Chairman Hefner, and members of the committee, on behalf of the Foundation for Defense of Democracies, thank you for the opportunity to testify.

Qatar is on a spending spree in the American higher education system. In 2024, Qatar was among the top five foreign donors to American colleges and universities, besting deep-pocketed donors like China and Saudi Arabia.

With approximately 11 percent of the world’s natural gas reserves and only 330,000 citizens, Qatar’s has ample wealth to spend on buying prestige and influence. Doha’s wallet is a major source of soft power that it leverages to whitewash its reputation and advance its interests abroad.

According to federal disclosure data, colleges and universities have accepted $6.25 billion from Qatar since 2001. However, Qatar’s total spending likely exceed that figure.

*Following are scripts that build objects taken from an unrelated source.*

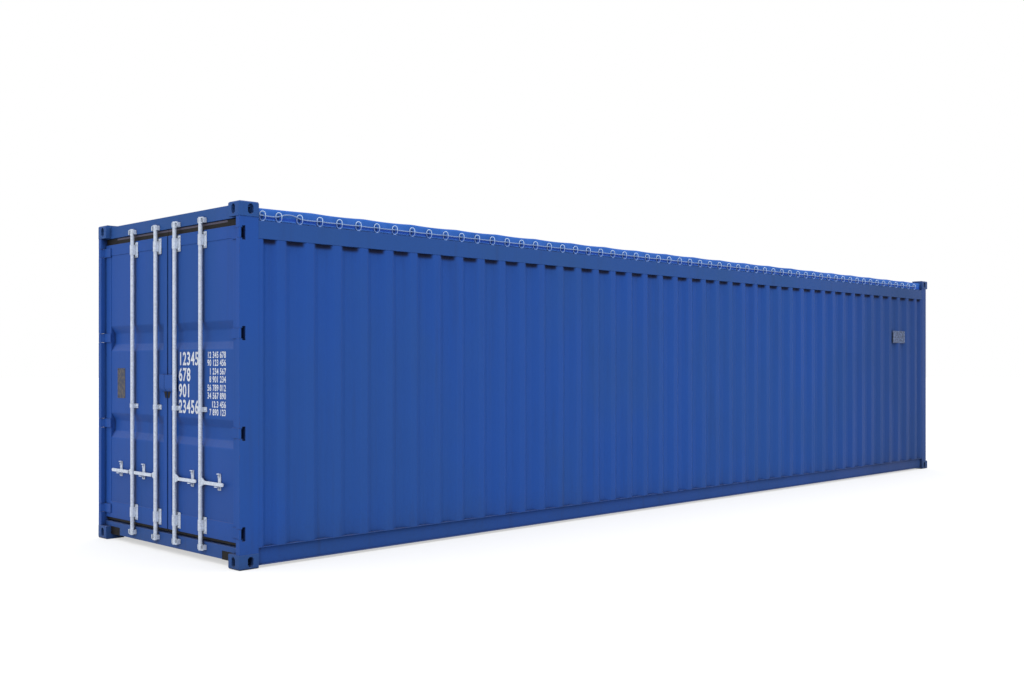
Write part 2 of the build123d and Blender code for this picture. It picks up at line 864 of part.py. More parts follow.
def handle_catches():
    """Plates on the leaf with a seat under each handle and a curled ear above it"""
    bottom = handle_height - catch_bottom_drop
    top = handle_height + catch_top_rise
    seat_top = handle_height - handle_width / 2 - catch_seat_gap
    with BuildPart() as catches:
        for y in (-place - catch_reach for place in bar_places):
            with BuildSketch(Plane.XZ.offset(-y - catch_width / 2)):
                span(bracket_face, panel_face, bottom, top)
                span(door_end + catch_seat_setback, panel_face, seat_top - catch_seat_thickness, seat_top)
                span(bracket_face - catch_ear_depth, panel_face, top - catch_ear_thickness, top)
            extrude(amount=catch_width)
    return catches.part


def seam_cover(y_low, y_high):
    """Box over the seam, with a sloping underside"""
    low = leaf_bottom + cover_bottom
    high = low + cover_height
    with BuildPart() as cover:
        with BuildSketch(Plane.XZ.offset(-y_high)):
            with BuildLine():
                Polyline((leaf_face, high), (door_end + cover_setback, high),
                         (door_end + cover_setback, low + cover_slope_height),
                         (leaf_face - cover_lip, low), (leaf_face, low), close=True)
            make_face()
        extrude(amount=y_high - y_low)
    return cover.part


# Fixed structure
castings = bottom_castings()
keep(castings, "bottom_corner_castings")
keep(top_castings(castings), "top_corner_castings")
keep(rear_posts(), "rear_corner_posts")
keep(front_posts(), "front_corner_posts")
keep(door_header(), "door_header")
keep(door_sill(), "door_sill")
keep(front_top_rail(), "front_top_rail")
keep(front_bottom_rail(), "front_bottom_rail")
keep(front_wall(), "front_wall")
keep(cross_members(), "cross_members")
keep(gooseneck_tunnel(), "gooseneck_tunnel")
keep(floor_boards(), "floor_boards")
keep(roof_bows(), "roof_bows")
keep(tarpaulin(), "tarpaulin")
keep(keepers(top_cam_low), "header_keepers")
keep(keepers(bar_bottom), "sill_keepers")

# Pieces that each side of the container has
for name, piece in (
    ("bottom_side_rail", bottom_side_rail()),
    ("top_side_rail", top_side_rail()),
    ("side_wall", side_wall()),
    ("lashing_rings", lashing_rings()),
    ("tarpaulin_rope", tarpaulin_rope()),
    ("door_frame", door_frame()),
    ("door_panel", door_panel()),
    ("door_seal", door_seal()),
    ("door_hinges", door_hinges()),
    ("bar_brackets", bar_brackets()),
    ("handle_catches", handle_catches()),
):
    keep(piece, name + "_right")
    keep(mirrored(piece), name + "_left")

# The seam cover is split where the right door laps over the left one
keep(seam_cover(cover_overlap - cover_right_width, cover_overlap), "seam_cover_right")
keep(seam_cover(cover_overlap + cover_gap, cover_overlap + cover_gap + cover_left_width), "seam_cover_left")

# Lock bars and handles, counted from the left door's hinge side
outer_bar = lock_bar(-outer_bar_from_centre)
inner_bar = lock_bar(-inner_bar_from_centre)
outer_handle = handle(-outer_bar_from_centre)
inner_handle = handle(-inner_bar_from_centre)
keep(mirrored(outer_bar), "lock_bar_1")
keep(mirrored(inner_bar), "lock_bar_2")
keep(inner_bar, "lock_bar_3")
keep(outer_bar, "lock_bar_4")
keep(mirrored(outer_handle), "handle_1")
keep(mirrored(inner_handle), "handle_2")
keep(inner_handle, "handle_3")
keep(outer_handle, "handle_4")
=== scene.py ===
"""Open top freight container: the finish of its steel, tarpaulin, cords and fittings, on a white stage."""

import json
from math import cos, pi, radians, sin

import bmesh
import bpy
from bpy.props import FloatProperty, FloatVectorProperty, IntProperty, PointerProperty
from mathutils import Matrix, Vector


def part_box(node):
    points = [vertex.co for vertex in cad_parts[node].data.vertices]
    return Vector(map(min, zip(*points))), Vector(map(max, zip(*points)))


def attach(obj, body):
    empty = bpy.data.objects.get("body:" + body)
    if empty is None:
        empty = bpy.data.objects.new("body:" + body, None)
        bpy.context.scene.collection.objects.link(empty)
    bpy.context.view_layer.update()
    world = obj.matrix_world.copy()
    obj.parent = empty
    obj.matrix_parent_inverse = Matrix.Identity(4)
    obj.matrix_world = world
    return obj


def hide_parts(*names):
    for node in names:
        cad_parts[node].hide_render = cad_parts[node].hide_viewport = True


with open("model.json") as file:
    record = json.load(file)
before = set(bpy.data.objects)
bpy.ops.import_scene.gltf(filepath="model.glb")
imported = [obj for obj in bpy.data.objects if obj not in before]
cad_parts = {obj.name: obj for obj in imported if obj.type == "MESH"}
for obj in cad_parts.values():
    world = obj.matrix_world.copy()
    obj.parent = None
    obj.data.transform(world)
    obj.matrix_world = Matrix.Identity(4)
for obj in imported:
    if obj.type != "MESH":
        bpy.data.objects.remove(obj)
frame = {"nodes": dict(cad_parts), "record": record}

bl_info = {
    "name": "Open top container",
    "version": (1, 0, 0),
    "blender": (4, 5, 0),
    "location": "3D View > Sidebar > Container",
    "description": "Finishes an open top freight container round its packed steel frame",
    "category": "Object",
}

RECORD = frame["record"]
BODIES = RECORD["behaviour"]["bodies"]
SIDES = {"left": 1, "right": -1}


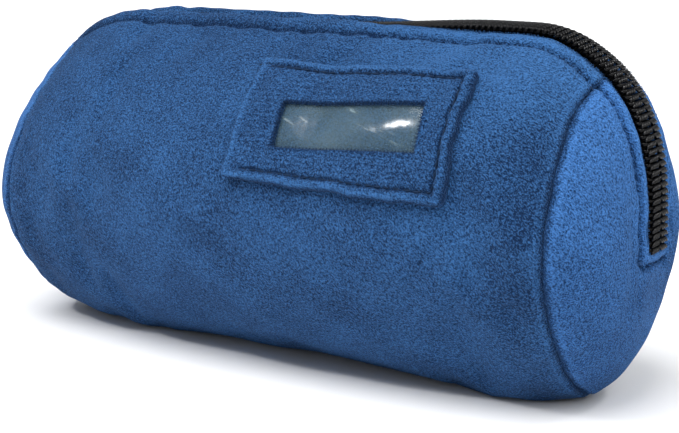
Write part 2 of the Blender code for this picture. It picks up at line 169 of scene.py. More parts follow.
class Paint(Wiring):
    """The nodes of one material, around a Principled shader."""

    def __init__(self, name: str, **sockets: object) -> None:
        """Makes the material.

        Args:
            name: the material's name.
            sockets: constants for the shader's own sockets, with _ for a space.
        """
        self.material = bpy.data.materials.new(name)
        self.material.use_nodes = True
        super().__init__(self.material.node_tree)
        self.tree.nodes.clear()
        fixed = {key.replace("_", " "): value for key, value in sockets.items()}
        self.shader = self.node("ShaderNodeBsdfPrincipled", {}, fixed)
        self.node("ShaderNodeOutputMaterial", {}, {"Surface": self.shader.outputs[0]})
        self.coordinates = self.node("ShaderNodeTexCoord").outputs["Object"]

    def noise(self, scale: float, detail: float = 2.0, stretch: Colour = (1, 1, 1),
              turn: Colour = (0, 0, 0), twist: float = 0.0) -> Shade:
        """A noise over the piece.

        Args:
            scale: repeats in a metre.
            detail: octaves.
            stretch: scale of each axis.
            turn: rotation of the pattern, in radians.
            twist: distortion.

        Returns:
            The noise, about 0.5 in the middle.
        """
        laid = self.node(
            "ShaderNodeMapping",
            {"vector_type": "TEXTURE"},
            {"Vector": self.coordinates, "Rotation": turn, "Scale": tuple(1 / s for s in stretch)},
        )
        made = self.node(
            "ShaderNodeTexNoise",
            {},
            {"Vector": laid.outputs[0], "Scale": scale, "Detail": detail, "Distortion": twist},
        )
        return Shade(self, made.outputs[0])

    def wave(self, scale: float, axis: str, twist: float = 0.0) -> Shade:
        """Even ridges over the piece.

        Args:
            scale: ridges in a metre.
            axis: the direction across them.
            twist: distortion.

        Returns:
            The ridges' height, from 0 to 1.
        """
        made = self.node(
            "ShaderNodeTexWave",
            {"bands_direction": axis},
            {"Vector": self.coordinates, "Scale": scale * math.pi / 10, "Distortion": twist},
        )
        return Shade(self, made.outputs["Fac"])

    def kept(self, name: str) -> Shade:
        """A value kept at each point of a piece, or 0 on a piece that keeps none."""
        return Shade(self, self.node("ShaderNodeAttribute", {"attribute_name": name}).outputs["Fac"])

    def tint(self, factor: Shade, low: Colour, high: Colour) -> None:
        """Feeds the shader a colour between two, by a value."""
        sockets = {0: factor, 6: (*low, 1.0), 7: (*high, 1.0)}
        self.feed("Base Color", self.node("ShaderNodeMix", {"data_type": "RGBA"}, sockets).outputs[2])

    def raise_by(self, height: Shade, distance: float) -> None:
        """Feeds a height to the shader's normal through a Bump node."""
        sockets = {"Height": height, "Distance": distance, "Strength": 1.0}
        self.feed("Normal", self.node("ShaderNodeBump", {}, sockets).outputs[0])

    def feed(self, socket: str, source: "Shade | bpy.types.NodeSocket") -> None:
        """Links a value or colour to a socket of the shader."""
        self.tree.links.new(getattr(source, "socket", source), self.shader.inputs[socket])


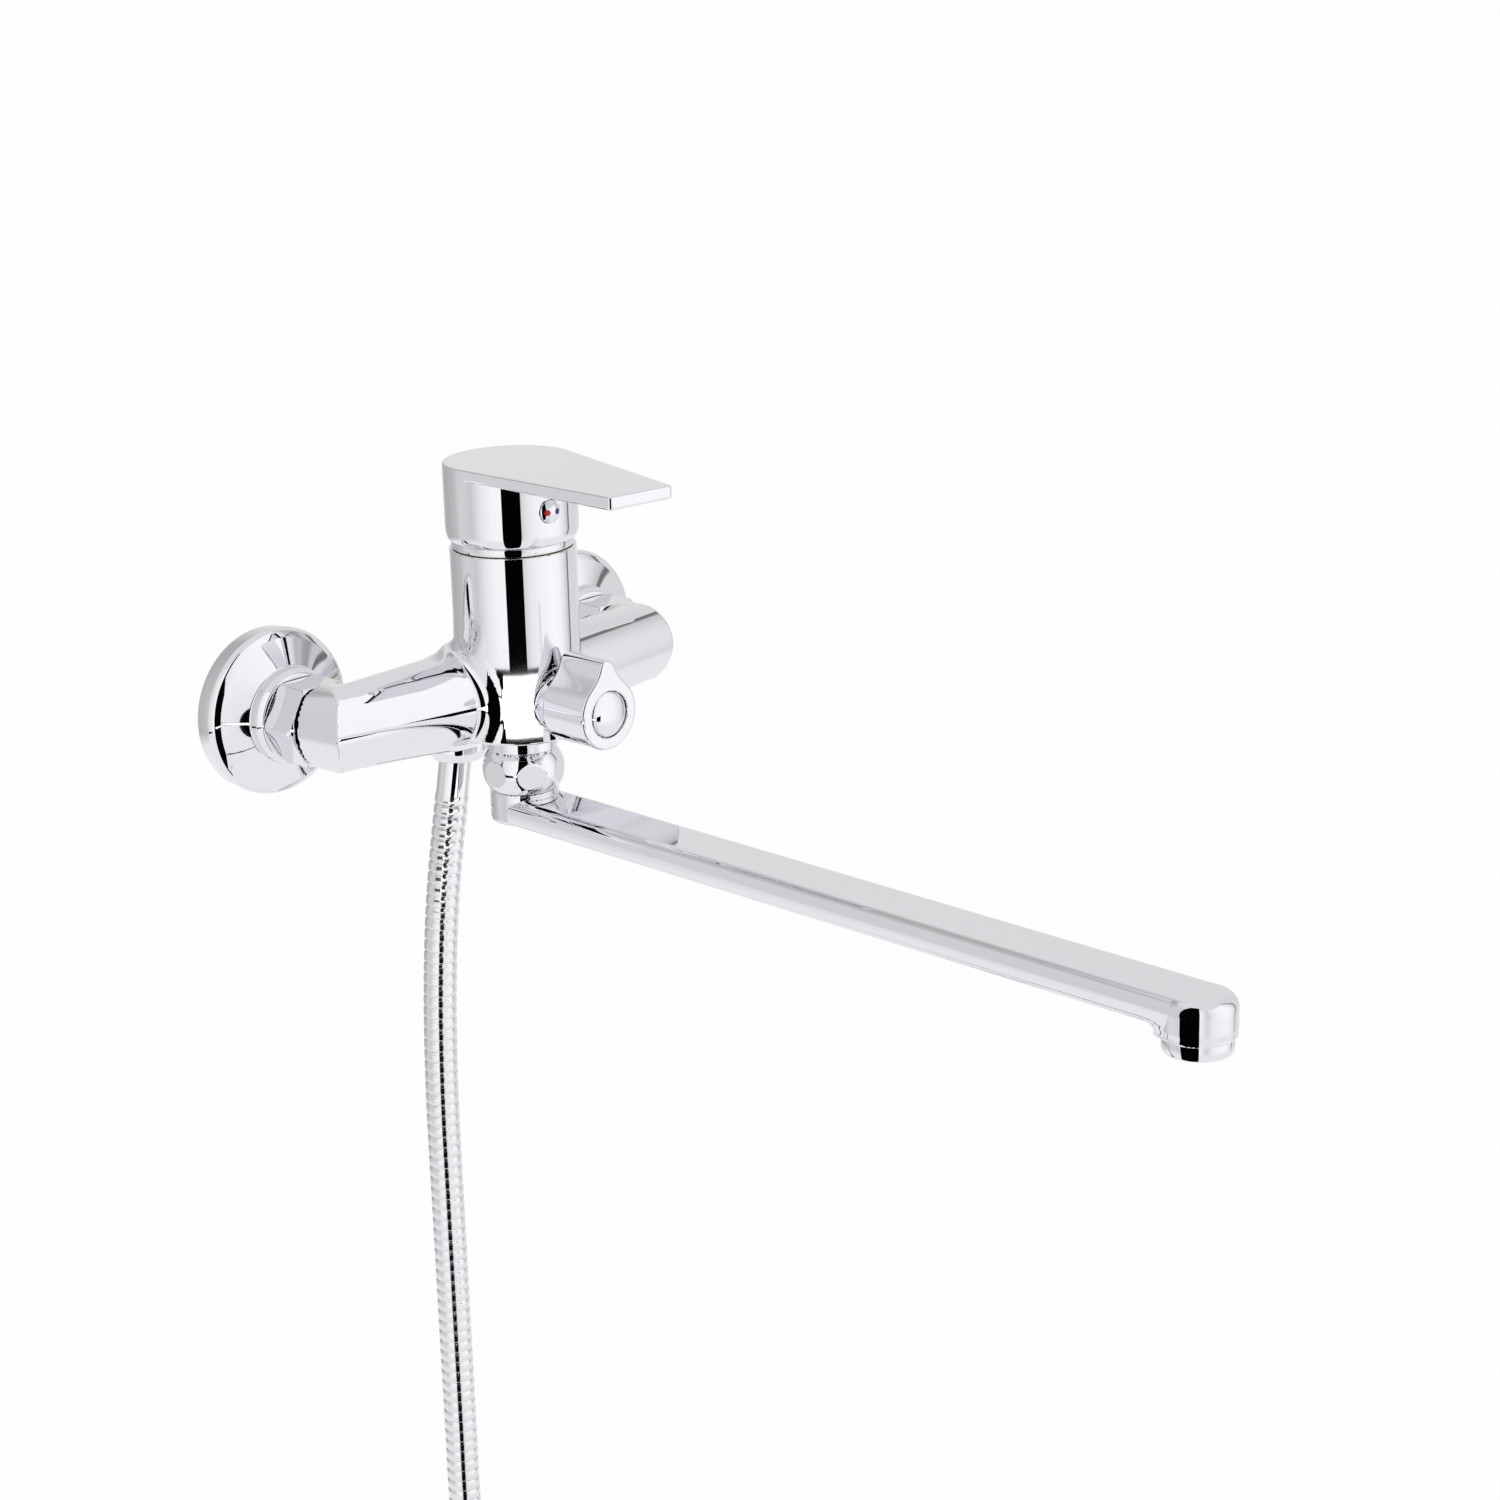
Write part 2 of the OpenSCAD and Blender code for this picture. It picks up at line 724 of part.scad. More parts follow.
module on_end() on_axis() translate([coil_x + coil_r, coil_end_y, coil_z - tail_drop]) children();

module hose_end_ferrule() {
    color(chrome) on_end() difference() {
        rotate_extrude() polygon([[0, 0], [ferrule_r, 0], [ferrule_r, -17.4], [8.6, -18.6], [8.6, -20.2],
            [0, -20.2]]);
        rod(4, -22, 1);
    }
}

module hose_end_nut() {
    color(chrome) on_end() difference() {
        rotate_extrude() polygon([[0, -14.2], [9, -14.2], [12.4, -20.2], [12.4, -31], [12, -31.4],
            [0, -31.4]]);
        rod(ferrule_r + 0.1, -19, -10);
        rod(9, -21, -17.2);
        rod(g12_r + 0.05, -32, -20.4);
    }
}

body();
s_union(-1);  // s_union_left
s_union(1);  // s_union_right
escutcheon(-1);  // escutcheon_left
escutcheon(1);  // escutcheon_right
union_nut(-1);  // union_nut_left
union_nut(1);  // union_nut_right
inlet_tail(-1);  // inlet_tail_left
inlet_tail(1);  // inlet_tail_right
union_washers();
cartridge_housing();
cartridge_seals();
fixed_disc();
moving_disc();
lever_carrier();
pivot_pin();
lever_stem();
cartridge_nut();
neck_ring();
lever();
lever_screw();
indicator_plug();
hot_mark();
cold_mark();
spout();
spout_nut();
spout_clip();
spout_o_rings();
aerator_shell();
aerator_insert();
aerator_washer();
diverter_cartridge();
diverter_stem();
diverter_o_ring();
diverter_knob();
knob_screw();
knob_cap();
outlet_nipple();
check_valve();
hose_washer();
hose_nut();
hose_ferrule();
hose();
hose_coil();
hose_tie();
hose_end_ferrule();
hose_end_nut();
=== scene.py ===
import bpy
import json
import math
import numpy as np
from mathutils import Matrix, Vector

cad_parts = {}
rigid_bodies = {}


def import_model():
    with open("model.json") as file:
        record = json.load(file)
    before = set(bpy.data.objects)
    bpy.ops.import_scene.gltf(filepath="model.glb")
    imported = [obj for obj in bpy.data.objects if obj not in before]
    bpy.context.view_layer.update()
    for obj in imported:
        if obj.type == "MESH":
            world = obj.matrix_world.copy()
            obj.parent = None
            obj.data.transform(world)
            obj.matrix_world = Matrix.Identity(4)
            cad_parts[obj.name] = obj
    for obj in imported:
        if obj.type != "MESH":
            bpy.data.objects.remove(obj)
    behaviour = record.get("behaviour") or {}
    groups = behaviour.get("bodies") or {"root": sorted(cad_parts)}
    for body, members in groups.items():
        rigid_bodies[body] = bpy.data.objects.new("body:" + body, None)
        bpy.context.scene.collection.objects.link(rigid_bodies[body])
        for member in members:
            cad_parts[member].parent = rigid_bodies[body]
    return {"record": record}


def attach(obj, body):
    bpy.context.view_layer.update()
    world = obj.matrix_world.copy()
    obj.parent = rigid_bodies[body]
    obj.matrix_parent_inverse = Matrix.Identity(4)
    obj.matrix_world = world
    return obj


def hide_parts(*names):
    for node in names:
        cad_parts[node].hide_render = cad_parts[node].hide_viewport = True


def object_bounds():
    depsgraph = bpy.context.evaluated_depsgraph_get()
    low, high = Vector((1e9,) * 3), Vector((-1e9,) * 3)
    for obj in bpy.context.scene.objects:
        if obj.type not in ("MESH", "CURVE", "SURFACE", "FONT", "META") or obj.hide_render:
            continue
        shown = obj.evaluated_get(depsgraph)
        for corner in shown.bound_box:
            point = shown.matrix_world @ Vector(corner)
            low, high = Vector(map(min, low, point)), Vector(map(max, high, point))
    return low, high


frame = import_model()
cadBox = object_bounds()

scene = bpy.context.scene
mm = 0.001
axisZ = 7.5         # union nut axis above the wall inlets, mm
columnY = -60.0     # column axis, in front of the wall
armY = -45.0        # arms' axis beside the column
inletX = 75.0       # half the spacing of the inlets
tipY = -379.0       # outlet of the spout
outletY = -22.0     # outlet for the hose


def linearColor(hexText):   # sRGB hex to linear RGBA
    parts = [int(hexText[i:i + 2], 16) / 255 for i in (1, 3, 5)]
    return tuple(c / 12.92 if c <= 0.04045 else ((c + 0.055) / 1.055) ** 2.4 for c in parts) + (1.0,)


def addNode(tree, kind, links=(), **settings):
    # links: (input, socket) pairs, where a node stands for its first output; in_Name sets an input
    node = tree.nodes.new(kind)
    for key, value in settings.items():
        if key.startswith("in_"):
            name = key[3:]
            node.inputs[int(name) if name.isdigit() else name.replace("_", " ")].default_value = value
        else:
            setattr(node, key, value)
    for target, source in links:
        socket = source.outputs[0] if isinstance(source, bpy.types.Node) else source
        tree.links.new(socket, node.inputs[target])
    return node


def meshObject(name, verts, faces, material, normals):   # verts in mm, part frame
    mesh = bpy.data.meshes.new(name)
    verts = np.asarray(verts, dtype=np.float64) * mm
    mesh.from_pydata(verts.tolist(), [], faces if isinstance(faces, list) else faces.tolist())
    mesh.materials.append(material)
    mesh.shade_smooth()
    mesh.normals_split_custom_set_from_vertices(normals.tolist())
    obj = bpy.data.objects.new(name, mesh)
    scene.collection.objects.link(obj)
    return obj


cameraPlace = {
    "location": (-0.79806, -0.96468, 0.36199),
    "tilt": (72.467, 1.403, -45.982),   # degrees
    "lens": 79.31, "sensor": 36, "reach": 20,
}
cameraData = bpy.data.cameras.new("camera")
cameraData.lens = cameraPlace["lens"]
cameraData.sensor_width = cameraPlace["sensor"]
cameraData.clip_end = cameraPlace["reach"]
camera = bpy.data.objects.new("camera", cameraData)
camera.location = cameraPlace["location"]
camera.rotation_euler = [math.radians(a) for a in cameraPlace["tilt"]]
scene.collection.objects.link(camera)
scene.camera = camera
print("camera placed")


def newMaterial(name):
    material = bpy.data.materials.new(name)
    material.use_nodes = True
    tree = material.node_tree
    tree.nodes.clear()
    output = tree.nodes.new("ShaderNodeOutputMaterial")
    shader = tree.nodes.new("ShaderNodeBsdfPrincipled")
    tree.links.new(shader.outputs[0], output.inputs[0])
    return material, tree, shader


chromeLook = {
    "color": "#E8E8EC", "roughness": (0.015, 0.05),
    "wipe": 29.4, "peel": 11.1, "peelHeight": 0.4,   # mm
    "peelStrength": 0.02,
}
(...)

There are two reasons to speculate: first, academic institutions that accept tens or hundreds of millions of dollars from foreign governments routinely fail to comply with their federal disclosure requirements. The previous Trump administration opened investigations into a dozen universities, uncovering $6.5 billion of undisclosed foreign funds, including from Qatar. Compounding this challenge is the historically lax enforcement of reporting requirements.

Second, Qatar has often sought to cover its tracks. As Texas legislators might remember, Qatar previously filed a lawsuit to prevent the state of Texas from disclosing funding records for Texas A&M University. A Texas judge eventually ordered that the funding documents be made public, revealing almost half-a-billion dollars in Qatari grants and contracts.

Qatar enjoys a close bilateral partnership with the United States. But Qatar’s wealth enables it to play both sides. While parading as a friend, Doha has simultaneously sponsored a range of extremist groups, including Hamas and the Muslim Brotherhood. Qatar is a major exporter of Islamist ideology, which it amplifies on the Qatar-owned Al Jazeera network. By pumping money into the American higher education system and across the United States, Qatar avoids scrutiny as it advances hostile ideologies.

For example, Georgetown University’s Doha campus hosted a conference on “the future of Gaza” in September 2024 that featured a former Al Jazeera executive who applauded Hamas’s October 7 massacre. He previously delivered a 10-minute eulogy for Yusuf al-Qaradawi, the late Muslim Brotherhood-aligned cleric who famously endorsed suicide bombings against Israelis.

By accepting substantial funding from Qatar, colleges and universities are less reliant on traditional alumni donor bases. This reduces the need for schools to engage with their alumni networks. That becomes an acute problem regarding campus antisemitism insofar as school administrators will likely be responsive to Qatar — a country that held Israel solely responsible for the war in Gaza, failed to hold Hamas accountable, and has consistently backed Islamists against the West.